When a function f increases without bound we say $f(x)=\infty$. How does this idea relate to, if at all with the infinite sets we study in set theory?
To give a better understanding of why I'm bringing this up let me present and example,
Take $$\lim_{x\to2}f(x)$$ where $$f(x) = \frac{3}{(x-2)}$$ the graph of which is
Now obviously $\lim_{x\to2}f(x)$ does not exist but could we in some context say that $\lim_{x\to2}f(x)$ corresponds to(or is even equal or equivalent to) a set $\mathscr M$ such the |$\mathscr M$| = |$\mathscr{R}$|. In other words, if they are related then how is that and if not, why not? Thanks in advance.
I would say the relationship is weak at best.

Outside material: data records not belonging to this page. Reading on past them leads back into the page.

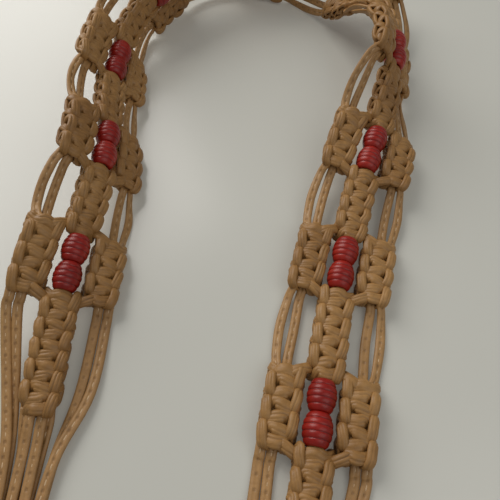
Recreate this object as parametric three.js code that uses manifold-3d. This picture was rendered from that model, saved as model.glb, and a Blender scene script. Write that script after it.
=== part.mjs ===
// Beaded belt knotted from eight flat leather cords. Ten pairs of ribbed wooden beads sit between
// two rows of square knots, with a centre row of square knots between one pair and the next. Both
// ends gather into a knot with short tails. It lies as an arch, both legs coming forward, partly
// flat and partly standing on its inner edge. Millimetres, +Z up, origin under its middle.
import * as THREE from 'three';
import { mergeVertices } from 'three/addons/utils/BufferGeometryUtils.js';
import Module from 'manifold-3d';

const wasm = await Module();
wasm.setup();

// Cord and beads
const cordWidth = 4.2;
const cordThickness = 2;
const beadDiameter = 12;
const beadEndDiameter = 7.6;
const beadLength = 12.05;
const grooveDepth = 0.55;
const ribCount = 3;
const beadGap = 1.1;
const beadEndGap = 0.45;
const roundness = 0.7;
const pairCount = 10;
const clearance = 0.3;

// Rows of square knots, called sinnets
const sinnetWidth = 15;
const sinnetThickness = 8;
const edgePinch = 1.4;
const barDent = 1.2;
const topShare = 0.92;
const endPitch = 4.15;
const sidePitch = 4.65;
const centreKnots = 9;
const sideKnots = 7;
const endKnots = 12;
const beadSideGap = 1.5;
const centreLift = 0.5;

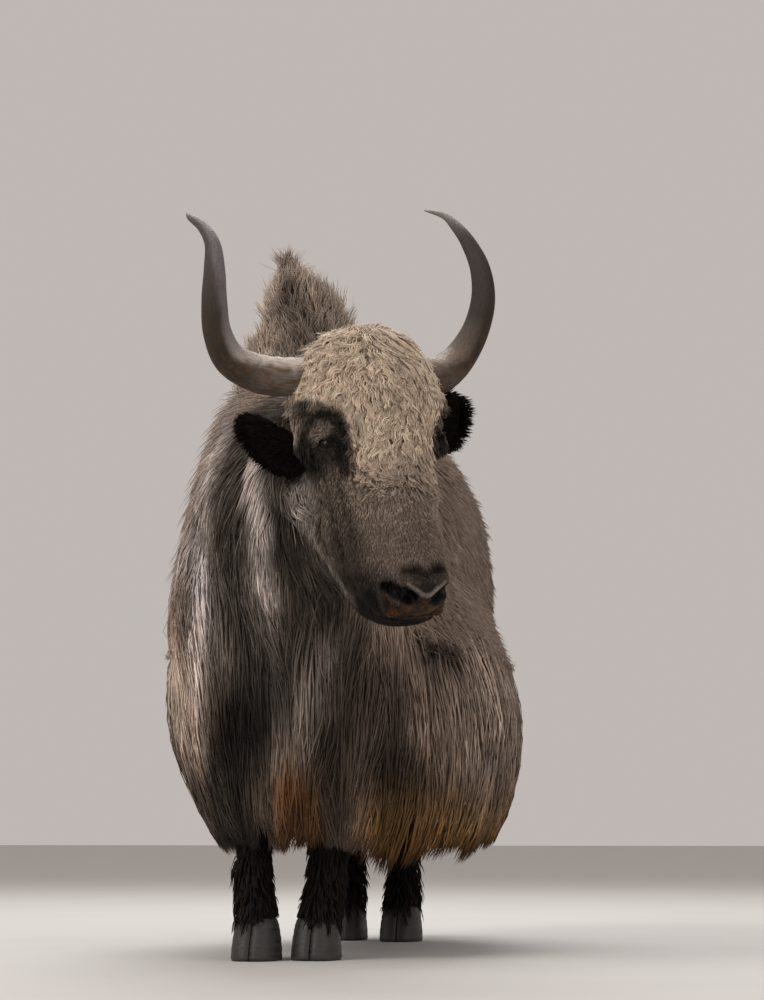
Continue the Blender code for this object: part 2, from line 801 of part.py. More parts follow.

There are two easy ways to append infinite values to the set of reals numbers: affinely, where we append $\{+\infty , -\infty\}$; or projectively, where we append only $\{\infty\}$. Both of these are just the real numbers with extra values that make the space compact, and make some statements a bit nicer. Its essentially a notational convenience for certain kinds of divergence or non real values.
This has barely anything to do with either the concept of cardinality or any particular cardinals. The infinities we append don't relate to the sizes of set, they are just convenient labels for certain function behaviours.